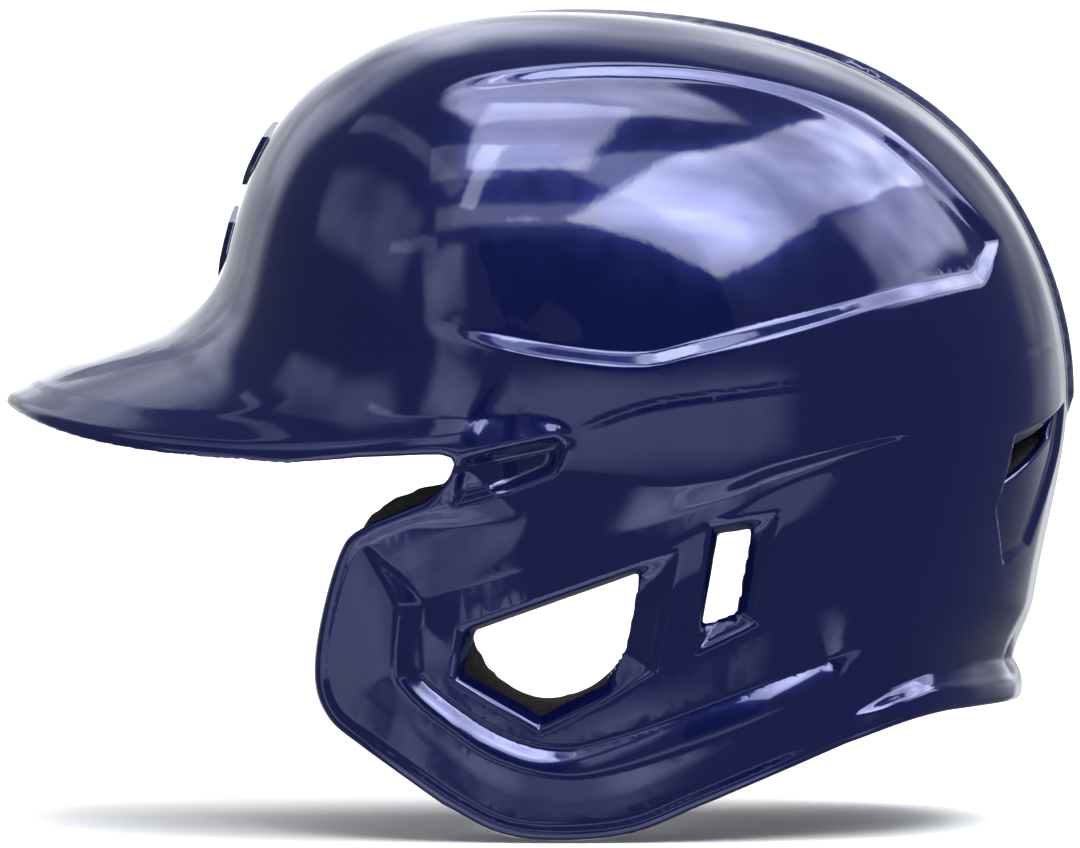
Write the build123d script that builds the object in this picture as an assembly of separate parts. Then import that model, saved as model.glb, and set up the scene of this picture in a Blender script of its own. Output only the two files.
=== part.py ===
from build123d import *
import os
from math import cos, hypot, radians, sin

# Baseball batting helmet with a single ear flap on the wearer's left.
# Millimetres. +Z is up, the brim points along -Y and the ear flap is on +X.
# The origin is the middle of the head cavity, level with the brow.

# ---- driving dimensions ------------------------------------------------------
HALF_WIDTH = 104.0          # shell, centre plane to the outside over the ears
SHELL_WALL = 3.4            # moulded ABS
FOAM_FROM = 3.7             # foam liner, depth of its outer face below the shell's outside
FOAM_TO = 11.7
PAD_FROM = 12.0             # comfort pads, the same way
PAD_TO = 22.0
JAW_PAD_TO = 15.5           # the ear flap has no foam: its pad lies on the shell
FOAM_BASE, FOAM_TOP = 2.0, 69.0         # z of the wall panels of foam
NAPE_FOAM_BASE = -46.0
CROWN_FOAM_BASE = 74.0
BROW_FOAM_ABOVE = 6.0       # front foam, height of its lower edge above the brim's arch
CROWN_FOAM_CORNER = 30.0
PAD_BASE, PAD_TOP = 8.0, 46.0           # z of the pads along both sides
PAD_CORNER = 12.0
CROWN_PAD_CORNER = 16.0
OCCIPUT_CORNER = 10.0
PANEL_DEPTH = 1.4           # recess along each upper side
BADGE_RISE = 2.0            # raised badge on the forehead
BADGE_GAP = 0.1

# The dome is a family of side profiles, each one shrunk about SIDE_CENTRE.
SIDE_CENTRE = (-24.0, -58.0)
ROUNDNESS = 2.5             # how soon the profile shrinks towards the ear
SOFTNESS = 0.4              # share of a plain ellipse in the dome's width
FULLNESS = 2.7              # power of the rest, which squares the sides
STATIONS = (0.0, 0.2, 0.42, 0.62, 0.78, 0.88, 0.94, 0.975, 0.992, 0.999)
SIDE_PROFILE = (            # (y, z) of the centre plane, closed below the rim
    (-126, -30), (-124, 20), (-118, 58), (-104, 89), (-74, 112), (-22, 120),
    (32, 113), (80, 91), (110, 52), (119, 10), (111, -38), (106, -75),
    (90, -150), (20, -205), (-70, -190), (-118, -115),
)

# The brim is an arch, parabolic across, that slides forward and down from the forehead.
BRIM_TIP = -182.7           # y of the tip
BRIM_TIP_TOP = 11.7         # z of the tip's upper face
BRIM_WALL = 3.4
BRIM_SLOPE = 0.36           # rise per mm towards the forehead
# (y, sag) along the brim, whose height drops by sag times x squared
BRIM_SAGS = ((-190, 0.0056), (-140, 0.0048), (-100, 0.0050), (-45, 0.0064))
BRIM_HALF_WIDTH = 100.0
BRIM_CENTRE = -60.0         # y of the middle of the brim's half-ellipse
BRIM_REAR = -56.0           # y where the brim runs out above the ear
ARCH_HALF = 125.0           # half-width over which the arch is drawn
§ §
• [GOAL]
Pull every line containing "import" from the material above.

• [SOLUTION FOR THIS TASK]
Write the build123d script that builds the object in this picture as an assembly of separate parts. Then import that model, saved as model.glb, and set up the scene of this picture in a Blender script of its own. Output only the two files.
from build123d import *
import os
from math import cos, hypot, radians, sin